The chocolate sauce that's going to be mixed into the flour is in the 3-Qt. Saucepan from the Executive Cookware Collection. Then the Stainless/Silicone Sauce Whisk is doing its thing to blend ingredients while protecting the pan's coating. When a recipe tells you to add eggs one at a time, don't skip the step. I wish I could say this recipe is a breeze and comes together in no time, but I'd be lying. This is actually pretty complicated, and that's one reason I won't skip little things that make a difference in the final product. Crack eggs into a separate bowl (2-Cup Prep Bowl here) before adding them to batter in case of blood, rottenness, or shell fragments. If I cracked a rotten egg into this batter, I think I'd cry and vomit... in that order.

Whisk the chocolate concoction into the flour bowl, and it's time to add a cup of coconut. I don't know if you've noticed, but this batter doesn't require a mixer - just whisks. Here I'm using the Stainless Whisk, one of my favorite products. The one here is ten years old, and it's never rusted, never come apart, and never tried to keep half my recipe in its coils.
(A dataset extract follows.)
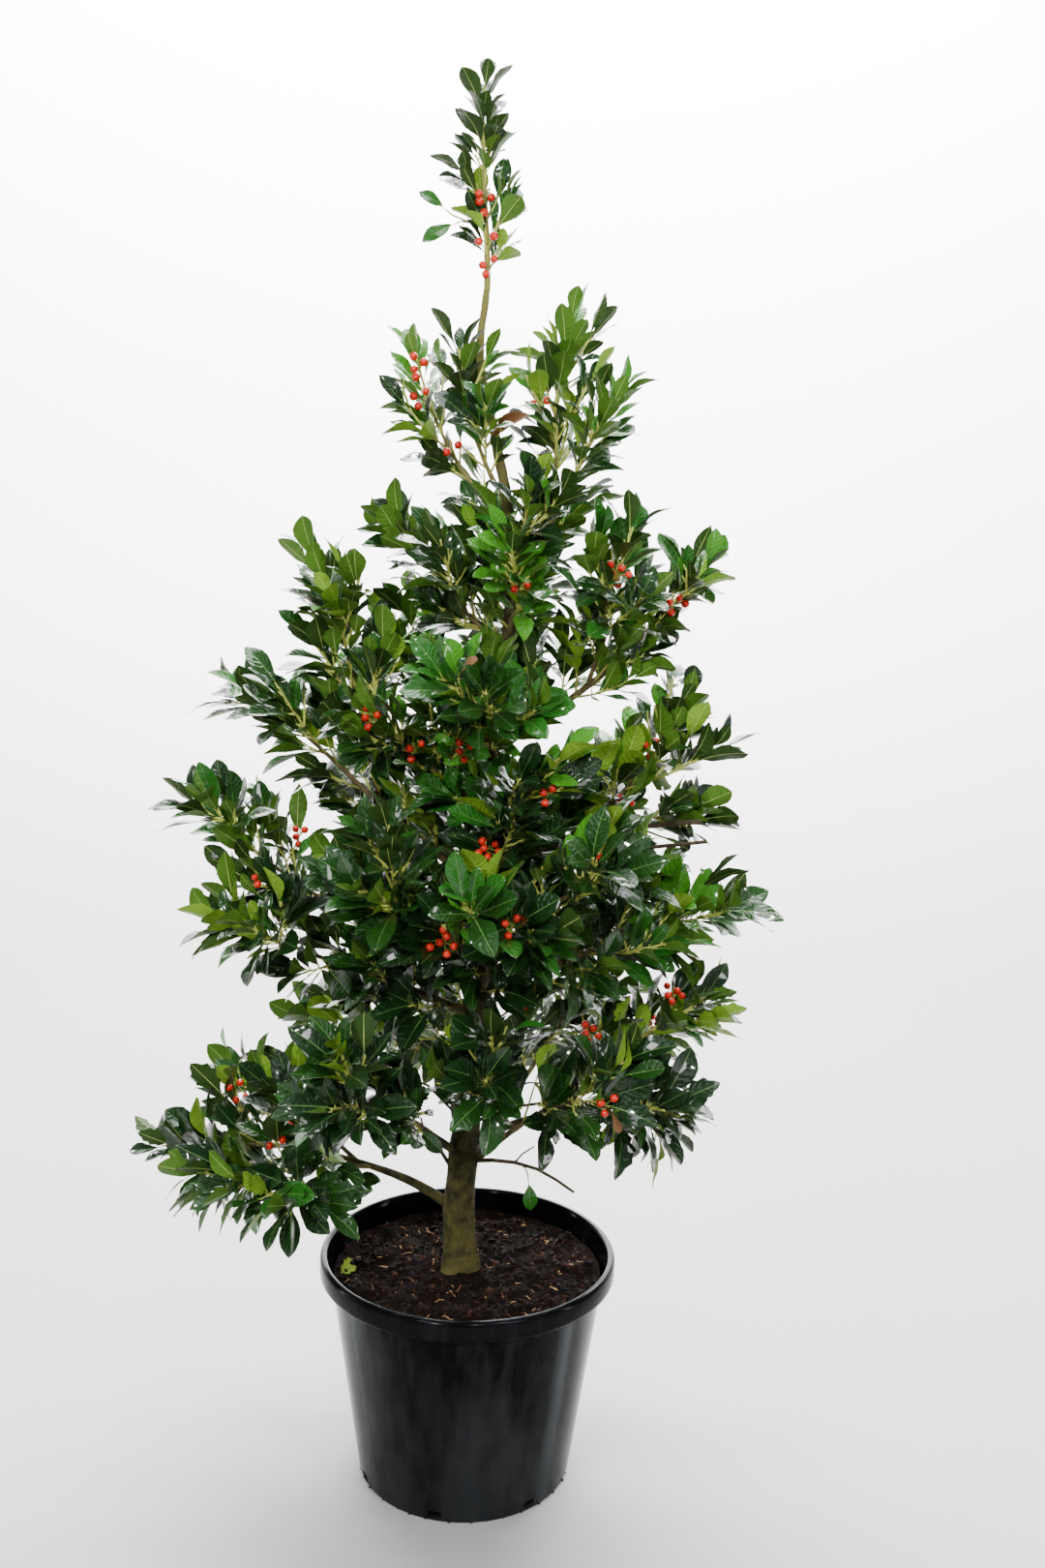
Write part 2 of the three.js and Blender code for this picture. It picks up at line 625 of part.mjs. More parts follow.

Note: This batter is addictive, so don't taste it.

I toasted my almonds on the Medium Bar Pan from the Stoneware Collection. Things like nuts remind me how great stoneware is with its even heat distribution. I don't have to worry about scorching the almonds that are 1) expensive and 2) vital to this recipe. My coconut mixture is in the 4-Qt. Casserole from the Executive Collection.

Top each cupcake with coconut/almond mixture, and pipe a little sweetened cream on top. Garnish with leftover almonds, and you're good to go! I promise these are crowd pleasers. They're rich, delicious, and soooo satisfying! Be someone's hero, and bake these today.